Arthur Chu’s performance was nothing less than I expected from him coming into the game.  It was Andrew Moore’s underachievement (and to a lesser extent Rani Peffer as well) that turned the game into a blowout for Chu.

Daily Double

My gut instinct on Daily Doubles in the Jeopardy! round is to always bet aggressively.  When Moore found the Daily Double after he and Chu went on a wild goose chase for it, most of the high-dollar clues were off the board and the two of them were tied at $2,600, with Peffer trailing at $600.  Moore opted to bet only $1,000, and after analyzing the situation, I’m inclined to agree with him.  Given that the DD was hidden in the $1,000 space (indicating a harder clue), and that most of the money had been stripped from the board, a modicum of restraint was to be called for.

However, the situation was different when Moore found the first DD in the Double Jeopardy round early on.  He had a slight lead at the moment, $5,600 to Chu’s $5,200 and Peffer’s $2,200.  It’s a close decision, but this would have been the time to make a move.  A wager of all or almost all of his money would have given him the opportunity to take a stranglehold on the game with only one DD left on the board.  He instead chose to wager $2,000, and perhaps this was the right move, since he missed the clue.  After that stumble, Chu went on a hell of a run, and by the time he found the 2nd Daily Double late in the round, he had an unassailable lead.

Final Jeopardy

Not much to say here.  Chu had a lock on the game, and could sit this one out.  Moore and Peffer knew their current scores wouldn’t hack it, so each bet everything but $1.  Moore missed, and has gone from our favorite to all but out in the blink of an eye.  Peffer nearly doubled up, and takes the #2 spot on the wild card list for the nonce with $7,599.

Updated Odds

With our favorite knocked out of contention, there’s no surprises who took over at the top of the list.

toc_2_odds

 

A bit of change elsewhere on the list.  With Moore no longer a potential hurdle, many people saw their chances of getting to the finals and winning increase.  Two wild card scores coming in under expectations increases the chances of the people yet to play of taking a wild card.  Rebecca Rider’s score in the clubhouse of $11,600 is looking better; she’s even money to advance now.

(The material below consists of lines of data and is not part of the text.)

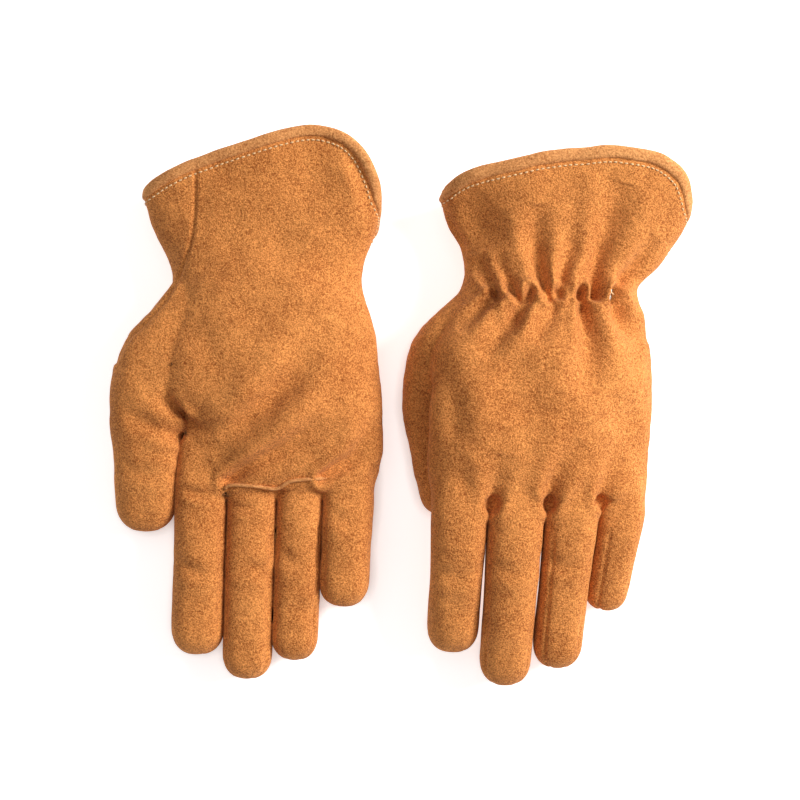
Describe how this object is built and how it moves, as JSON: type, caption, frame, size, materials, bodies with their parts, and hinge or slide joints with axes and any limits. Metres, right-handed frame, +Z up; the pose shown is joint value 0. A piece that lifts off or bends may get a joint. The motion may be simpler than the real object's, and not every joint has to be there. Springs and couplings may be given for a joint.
{
  "type": "work gloves",
  "caption": "Pair of slip-on suede leather work gloves, one lying palm up and one back up, with open gathered cuffs, sewn fingers that flex and a thumb that swings out.",
  "frame": {"origin": "centre of the pair's footprint, on the surface that both gloves lie on", "axes": "+Z up; +Y from the fingertips to the cuffs; +X from the palm-up right glove to the back-up left glove"},
  "size_m": [0.2668, 0.2564, 0.0468],
  "materials": {
    "suede": "golden tan split cowhide with a short raised nap",
    "edge_leather": "folded suede edge, paler along the cut",
    "thread": "twisted cream sewing thread",
    "elastic": "woven off-white elastic tape"
  },
  "bodies": {
    "right_hand": {"right_back_panel": "suede", "right_palm_panel": "suede", "right_crotch_gussets": "suede", "right_hem_binding": "edge_leather", "right_hem_thread": "thread", "right_gather_thread": "thread", "right_wrist_elastic": "elastic", "right_palm_welt": "edge_leather"},
    "right_index": {"right_index_back": "suede", "right_index_front": "suede", "right_index_fourchette": "suede"},
    "right_middle": {"right_middle_back": "suede", "right_middle_front": "suede", "right_middle_fourchettes": "suede"},
    "right_ring": {"right_ring_back": "suede", "right_ring_front": "suede", "right_ring_fourchettes": "suede"},
    "right_little": {"right_little_back": "suede", "right_little_front": "suede", "right_little_fourchette": "suede"},
    "right_thumb": {"right_thumb_back": "suede", "right_thumb_front": "suede"},
    "left_hand": {"left_back_panel": "suede", "left_palm_panel": "suede", "left_crotch_gussets": "suede", "left_hem_binding": "edge_leather", "left_hem_thread": "thread", "left_gather_thread": "thread", "left_wrist_elastic": "elastic", "left_palm_welt": "edge_leather"},
    "left_index": {"left_index_back": "suede", "left_index_front": "suede", "left_index_fourchette": "suede"},
    "left_middle": {"left_middle_back": "suede", "left_middle_front": "suede", "left_middle_fourchettes": "suede"},
    "left_ring": {"left_ring_back": "suede", "left_ring_front": "suede", "left_ring_fourchettes": "suede"},
    "left_little": {"left_little_back": "suede", "left_little_front": "suede", "left_little_fourchette": "suede"},
    "left_thumb": {"left_thumb_back": "suede", "left_thumb_front": "suede"}
  },
  "joints": [
    {"name": "left_lift", "type": "slide", "parent": "right_hand", "child": "left_hand", "axis": [0, 0, 1], "range_m": [0, 0.15]},
    {"name": "right_index_flex", "type": "hinge", "parent": "right_hand", "child": "right_index", "pos_m": [-0.094, -0.04406, 0.0168], "axis": [-0.9999, 0.0171, 0], "range_deg": [0, 65]},
    {"name": "right_middle_flex", "type": "hinge", "parent": "right_hand", "child": "right_middle", "pos_m": [-0.0699, -0.04404, 0.01582], "axis": [-0.9998, 0.022, 0], "range_deg": [0, 65]},
    {"name": "right_ring_flex", "type": "hinge", "parent": "right_hand", "child": "right_ring", "pos_m": [-0.0472, -0.04404, 0.01484], "axis": [-0.9995, 0.0329, 0], "range_deg": [0, 65]},
    {"name": "right_little_flex", "type": "hinge", "parent": "right_hand", "child": "right_little", "pos_m": [-0.0248, -0.04407, 0.0154], "axis": [-0.9984, 0.0562, 0], "range_deg": [0, 65]},
    {"name": "right_thumb_swing", "type": "hinge", "parent": "right_hand", "child": "right_thumb", "pos_m": [-0.12572, 0.003, 0.0128], "axis": [0, 0, -1], "range_deg": [0, 35]},
    {"name": "left_index_flex", "type": "hinge", "parent": "left_hand", "child": "left_index", "pos_m": [0.02656, -0.04678, 0.02328], "axis": [0.9989, -0.0465, 0], "range_deg": [0, 65]},
    {"name": "left_middle_flex", "type": "hinge", "parent": "left_hand", "child": "left_middle", "pos_m": [0.05295, -0.04709, 0.0217], "axis": [0.9982, -0.0599, 0], "range_deg": [0, 65]},
    {"name": "left_ring_flex", "type": "hinge", "parent": "left_hand", "child": "left_ring", "pos_m": [0.07857, -0.04723, 0.01851], "axis": [0.9961, -0.0882, 0], "range_deg": [0, 65]},
    {"name": "left_little_flex", "type": "hinge", "parent": "left_hand", "child": "left_little", "pos_m": [0.10203, -0.04718, 0.01509], "axis": [0.9883, -0.1524, 0], "range_deg": [0, 65]},
    {"name": "left_thumb_swing", "type": "hinge", "parent": "left_hand", "child": "left_thumb", "pos_m": [0.00716, 0.001, 0.0111], "axis": [0, 0, -1], "range_deg": [0, 15]}
  ]
}
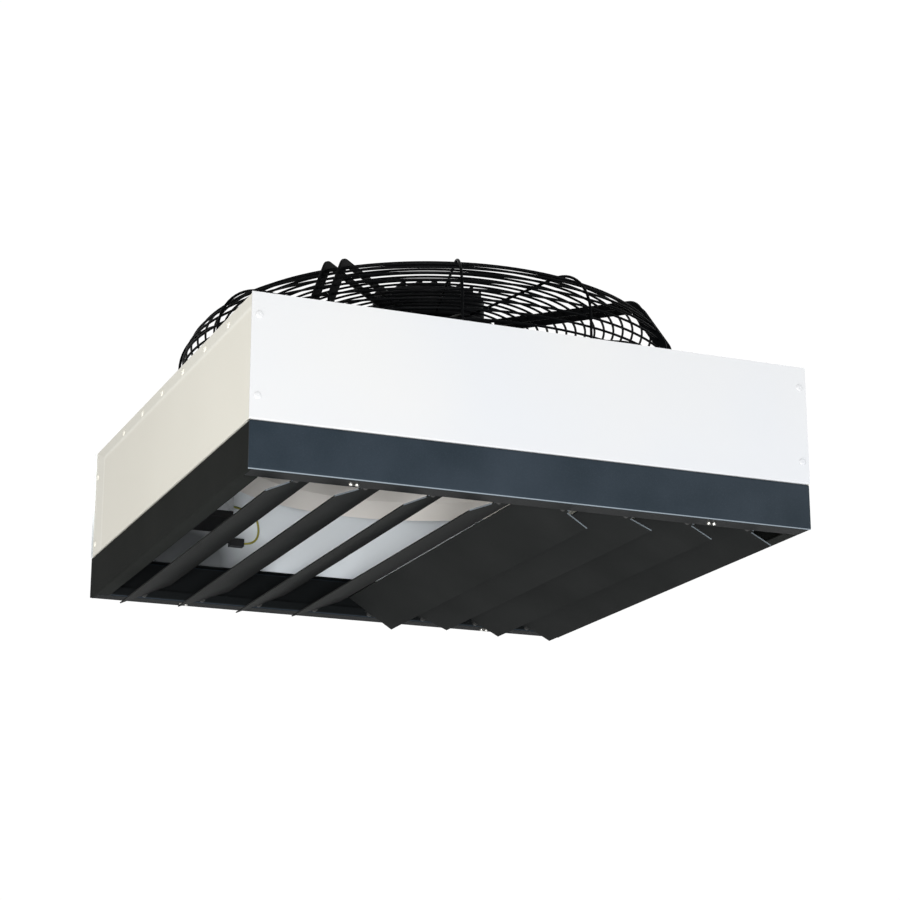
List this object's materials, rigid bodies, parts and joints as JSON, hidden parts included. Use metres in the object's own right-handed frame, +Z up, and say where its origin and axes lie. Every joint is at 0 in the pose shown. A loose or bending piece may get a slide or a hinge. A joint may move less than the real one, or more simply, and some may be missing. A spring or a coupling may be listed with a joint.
{
  "type": "air recirculation unit",
  "caption": "Square ceiling-hung air recirculation unit: axial fan with wire guard on top, white casing on a dark plinth, turnable louvre blades below.",
  "frame": {"origin": "middle of the four suspension nuts, on the upper face of the top plate", "axes": "+X to the right along the front, +Y to the back, +Z up, out of the suspension nuts"},
  "size_m": [0.7018, 0.7233, 0.3777],
  "materials": {
    "white_paint": "smooth satin powder coat",
    "plinth_paint": "fine textured powder coat",
    "galvanised_sheet": "galvanised",
    "zinc_plated_steel": "zinc plated",
    "guard_black": "satin black coat on wire",
    "motor_black": "satin black coat on cast metal",
    "blade_black": "matt black coat",
    "black_plastic": "moulded",
    "cable_black": "matt sheath",
    "earth_yellow_green": "striped insulation",
    "louvre_paint": "fine textured powder coat",
    "pin_nylon": "grey nylon"
  },
  "bodies": {
    "casing": {"front_panel": "white_paint", "rear_panel": "white_paint", "left_side_panel": "white_paint", "right_side_panel": "white_paint", "top_plate": "galvanised_sheet", "corner_angles": "galvanised_sheet", "panel_rivets": "white_paint", "side_rivets": "white_paint", "suspension_nuts": "zinc_plated_steel", "inlet_nozzle": "white_paint", "plinth_front": "plinth_paint", "plinth_rear": "plinth_paint", "plinth_left": "plinth_paint", "plinth_right": "plinth_paint", "plinth_brackets": "galvanised_sheet", "rim_screws": "zinc_plated_steel", "guard_base_ring": "guard_black", "guard_side_rings": "guard_black", "guard_shoulder_rings": "guard_black", "guard_top_rings": "guard_black", "guard_support_bars": "guard_black", "guard_thin_wires": "guard_black", "guard_feet": "zinc_plated_steel", "guard_screws": "zinc_plated_steel", "motor_mount_ring": "guard_black", "electronics_housing": "motor_black", "stator": "motor_black", "bearings": "zinc_plated_steel", "terminal_box": "galvanised_sheet", "terminal_lid": "black_plastic", "plate_gland": "black_plastic", "housing_gland": "black_plastic", "motor_lead": "cable_black", "lead_clips": "black_plastic", "supply_gland": "black_plastic", "inner_connector": "black_plastic", "earth_lead": "earth_yellow_green", "control_lead": "cable_black"},
    "fan_rotor": {"rotor_can": "motor_black", "rotor_shaft": "zinc_plated_steel", "impeller_hub": "motor_black", "fan_blades": "blade_black"},
    "louvre_1": {"louvre_1": "louvre_paint", "louvre_1_pins": "pin_nylon"},
    "louvre_2": {"louvre_2": "louvre_paint", "louvre_2_pins": "pin_nylon"},
    "louvre_3": {"louvre_3": "louvre_paint", "louvre_3_pins": "pin_nylon"},
    "louvre_4": {"louvre_4": "louvre_paint", "louvre_4_pins": "pin_nylon"},
    "louvre_5": {"louvre_5": "louvre_paint", "louvre_5_pins": "pin_nylon"},
    "louvre_6": {"louvre_6": "louvre_paint", "louvre_6_pins": "pin_nylon"},
    "louvre_7": {"louvre_7": "louvre_paint", "louvre_7_pins": "pin_nylon"},
    "louvre_8": {"louvre_8": "louvre_paint", "louvre_8_pins": "pin_nylon"}
  },
  "joints": [
    {"name": "fan_spin", "type": "hinge", "parent": "casing", "child": "fan_rotor", "pos_m": [0, 0, 0.03], "axis": [0, 0, 1], "continuous": true},
    {"name": "louvre_1_tilt", "type": "hinge", "parent": "casing", "child": "louvre_1", "pos_m": [-0.2828, 0, -0.198], "axis": [0, 1, 0], "range_deg": [-155.9, 24.1]},
    {"name": "louvre_2_tilt", "type": "hinge", "parent": "casing", "child": "louvre_2", "pos_m": [-0.202, 0, -0.198], "axis": [0, 1, 0], "range_deg": [-159.4, 20.6]},
    {"name": "louvre_3_tilt", "type": "hinge", "parent": "casing", "child": "louvre_3", "pos_m": [-0.1212, 0, -0.198], "axis": [0, 1, 0], "range_deg": [-156.3, 23.7]},
    {"name": "louvre_4_tilt", "type": "hinge", "parent": "casing", "child": "louvre_4", "pos_m": [-0.0404, 0, -0.198], "axis": [0, 1, 0], "range_deg": [-159, 21]},
    {"name": "louvre_5_tilt", "type": "hinge", "parent": "casing", "child": "louvre_5", "pos_m": [0.0404, 0, -0.198], "axis": [0, 1, 0], "range_deg": [-32.4, 147.6]},
    {"name": "louvre_6_tilt", "type": "hinge", "parent": "casing", "child": "louvre_6", "pos_m": [0.1212, 0, -0.198], "axis": [0, 1, 0], "range_deg": [-22.6, 157.4]},
    {"name": "louvre_7_tilt", "type": "hinge", "parent": "casing", "child": "louvre_7", "pos_m": [0.202, 0, -0.198], "axis": [0, 1, 0], "range_deg": [-27.5, 152.5]},
    {"name": "louvre_8_tilt", "type": "hinge", "parent": "casing", "child": "louvre_8", "pos_m": [0.2828, 0, -0.198], "axis": [0, 1, 0], "range_deg": [-27.5, 152.5]}
  ]
}
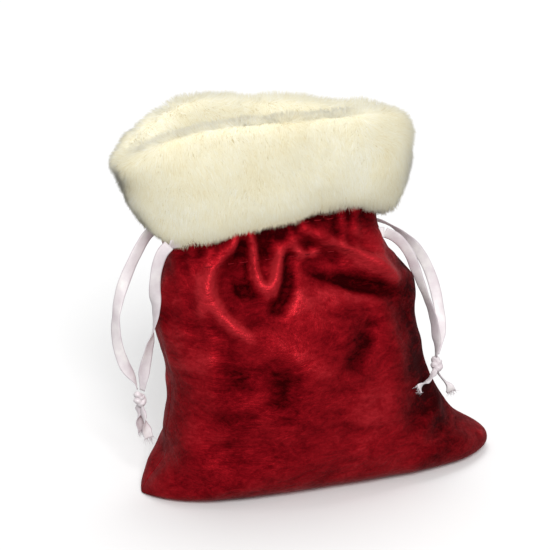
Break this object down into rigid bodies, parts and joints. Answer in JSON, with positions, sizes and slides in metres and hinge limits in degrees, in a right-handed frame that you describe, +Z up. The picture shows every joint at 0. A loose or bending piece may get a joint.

Arthur Chu has dropped the gauntlet.  Will Julia Collins pick it up tomorrow and keep the chances of everybody’s dream matchup alive? Check back tomorrow for the analysis.

 

Jeopardy ToC Update: Quarterfinal Match 1

Congrats to Ben Ingram, becoming the first person to punch his ticket to the second week of the tournament.

Tonight’s Stats

toc_qf1

When I looked at the difference in contestant metrics between regular games and tournaments, buzzing percentage decreased by an average of 12% while precision remained relatively stable.  I’m happy to report that, whether by luck or design, both Ingram’s and John Pearson’s predicted metrics came darn close to matching the actual result.  Rebecca Rider had a tough match, and her poor precision is probably related to the fact that she only attempted 12 responses.

Daily Doubles

Strategically, the players went searching for Daily Doubles early, and attempted to use them to their best advantage.  Both Ingram’s early Jeopardy round DD and Pearson’s early Double Jeopardy DD came in situations where all-in wagers seemed logical; it was unlucky that both missed their responses.  Ingram’s second DD of the game came midway through the round with him in a commanding position, leading $11,600 to Rider’s $3,800 and Pearson’s $1,200.  I’m doing some preliminary work on theories behind Daily Double wagering, and even in the best of cases I think the maximum one should bet in this situation is around $2,500.  His bet of $100 was born out of smart quarterfinal strategy, looking to secure a high score rather than trying to lock the game down.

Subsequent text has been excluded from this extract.